Are Fair Use and Piracy Good for the Economy?
The Computer & Communications Industry Association released a report yesterday with alleged findings that fair use generates $4.7 trillion in revenue for the U.S.
Ironically, two other reports released yesterday strongly argue for stronger intellectual property rights protection. The first, by The U.S. Chamber of Commerce, concluded that more aggressive protections for copyrighted and patented work is necessary to spur economic growth and job creation. The other report, by the NY Times, reported that as Shanghai prepares for the World Expo, “government inspectors fanned out across the city and ordered shops selling pirated music and movies to stash away their illegal goods during the expo[.]“
The Hill reported that Rep. Zoe Loffgren (D-Calif.), who serves on the House Judiciary Committee, commented on fair use:
[T]he reasonable fair use of content needs to be preserved. Otherwise, content owners will control access to movies, music and art that will no longer be available for schools, research or web browsing. She tied the copyright issue with net neutrality[.] Fair use is a matter of Internet freedom[.] Fair use is what makes search engines possible. Without the fair use doctrine in the law, indexing the Web would be illegal because it requires creating copies of Web sites.

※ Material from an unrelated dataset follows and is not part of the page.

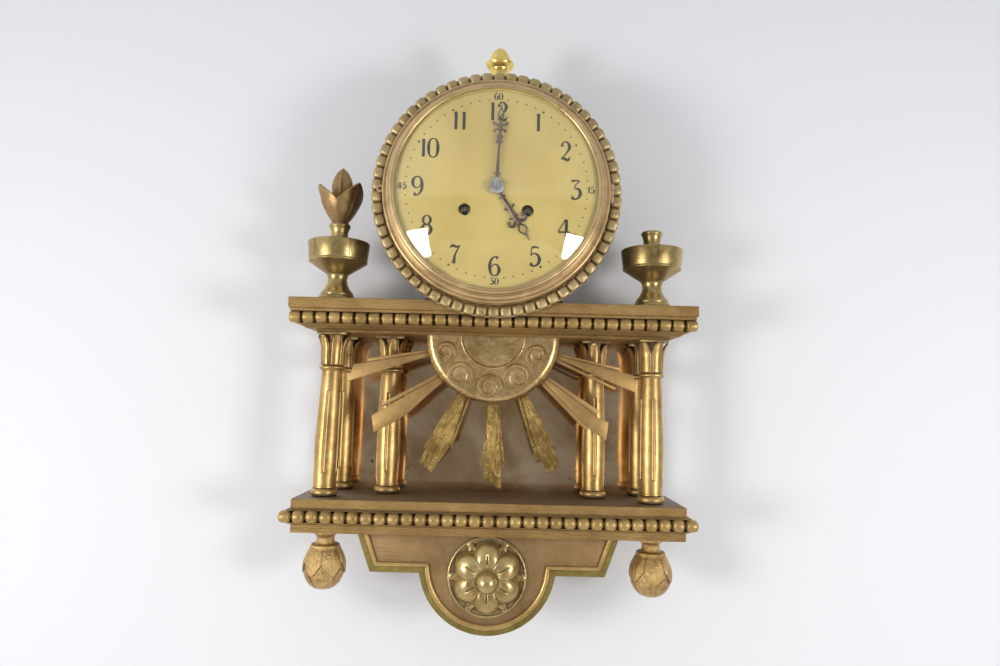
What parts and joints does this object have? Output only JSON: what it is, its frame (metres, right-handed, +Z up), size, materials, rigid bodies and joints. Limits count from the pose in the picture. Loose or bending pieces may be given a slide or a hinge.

Huh? With all due respect to Rep. Loffgren, her understanding of fair use could not be more erroneous and misguided. Loffgren makes the same mistake made by countless laypersons: the wrong assumption that anything on the web is public domain. The absurdity of this belief is self-evident, and the counter-arguments too many to list here. Simply put, if I upload my images on Clancco.com for your perusal, it does not give license to every viewer to use my image in any way they see fit. There are limitations and restrictions to the image’s use granted to me by copyright law, and some freedoms granted to you the viewer by fair use. Just as I cannot break into someone’s bank account via a website (made available through “internet freedom”), viewers cannot use my images in ways not allowed by fair use. The internet and websites don’t change that or make it more fair use. It’s that simple.